Perhaps the disclosure during the week that Walter Zechlin, the German minister in Mexico, has been ordered replaced by Baron Rued von Collemberg, German consul general in Shanghai, China, had something to do with the slackening of the anti-boycott movement headed by the German Chamber of Commerce. Dr. Zechlin, who came to Mexico last year, personally is reputed not to harbor any anti-Semitic sentiments, and in his protest to the Mexican government against the alleged Jewish boycott is believed to have acted at the behest of the German Chamber of Commerce.

American, French, British and Spanish chambers of commerce, as well as the majority of other foreign commercial organizations, have assumed a “hands off” policy in connection with the German drive to end the alleged boycott. The foreign chambers of commerce had been asked to join in a protest against the Israelite Chamber of Commerce, but they refused.

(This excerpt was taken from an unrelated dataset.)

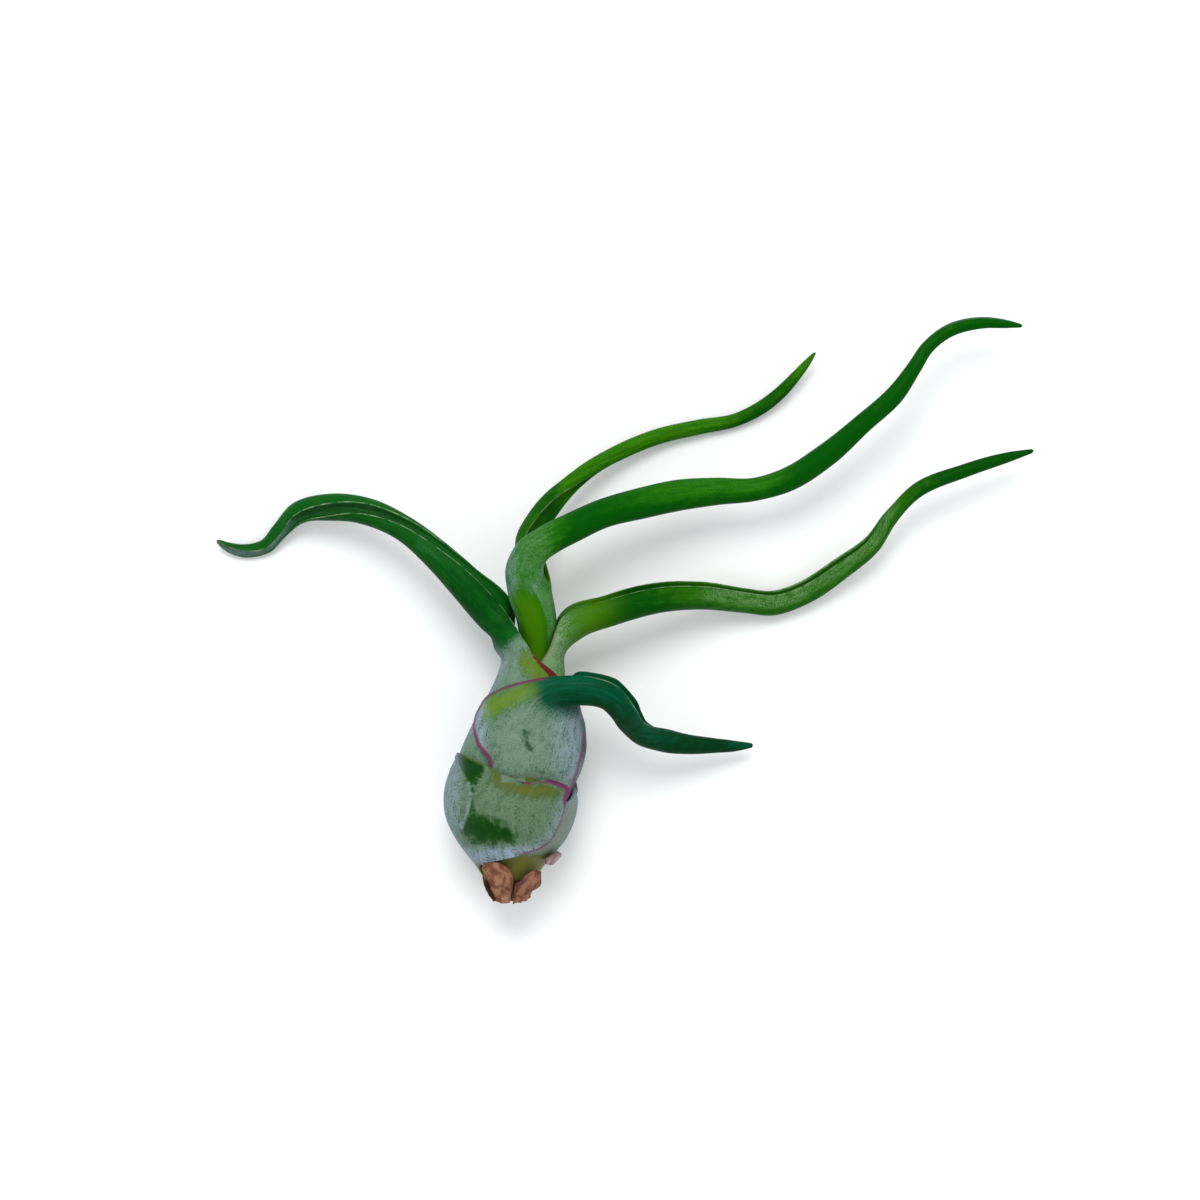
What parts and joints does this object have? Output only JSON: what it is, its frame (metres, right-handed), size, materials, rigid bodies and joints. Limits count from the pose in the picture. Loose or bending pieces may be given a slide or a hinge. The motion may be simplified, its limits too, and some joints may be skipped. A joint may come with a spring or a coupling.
{
  "type": "air plant",
  "caption": "Bulbous air plant lying on its side: onion-like sheaths wrap a short stem and end in long channelled leaves that wind to fine points.",
  "frame": {"origin": "centre of the small flat spot under the bulb on which the plant rests", "axes": "+Z up from the surface it lies on, +Y from the foot of the bulb towards the blades, +X to the right as seen from above with +Y up"},
  "size_m": [0.1315, 0.0935, 0.023],
  "materials": {
    "green_leaf": "satin green leaf, silvery with scurf on its sheath, purple along its margins",
    "silver_sheath": "satin green sheath under a bloom of fine silver scurf",
    "dry_scale": "matt dry brown scale"
  },
  "bodies": {
    "root": {"stem": "dry_scale", "scale_front": "dry_scale", "scale_front_right": "dry_scale", "scale_behind": "dry_scale", "scale_small": "dry_scale", "leaf_lower_right": "silver_sheath", "leaf_lower_left": "silver_sheath", "leaf_hooked": "green_leaf", "leaf_left": "green_leaf", "leaf_right": "green_leaf", "leaf_centre": "green_leaf", "leaf_rear": "green_leaf", "leaf_youngest": "green_leaf"}
  },
  "joints": []
}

It was quite evident that the dropping off in German trade, whether due to a boycott or to individual refusal by Jewish business men to handle German articles, is benefitting the countries whose trade here is in competition with that of Germany.

Meanwhile, with both sides in the German-Jewish commercial war taking a breathing spell, strong sentiment seems to have developed in some of the Jewish quarters in favor of disbanding the Israelite Chamber of Commerce. Those who favor this tactic point out that with the nonexistence of a Jewish commercial organization such a group could no longer be made the target of allegations such as have been made in the course of the conflict here. The proponents of the idea further insist that without such a “target” the battlecry of “propaganda for defense against the Jewish organized boycott” would lose its effect and that protests such as the one made to the Mexican government would be futile if it were merely a matter of individuals trading where they chose.

But the sentiment for abolition of the Jewish chamber is far from being unanimous. Leaders of that organization are vigorously opposing the movement for disbanding, stressing the contention that without organization the individual Jewish businessman will be exposed to abuses which an organization could prevent. In other words, the gist of the “standpatters” is that the Israelite Chamber of Commerce is a protective association and as such an essential body under existing conditions.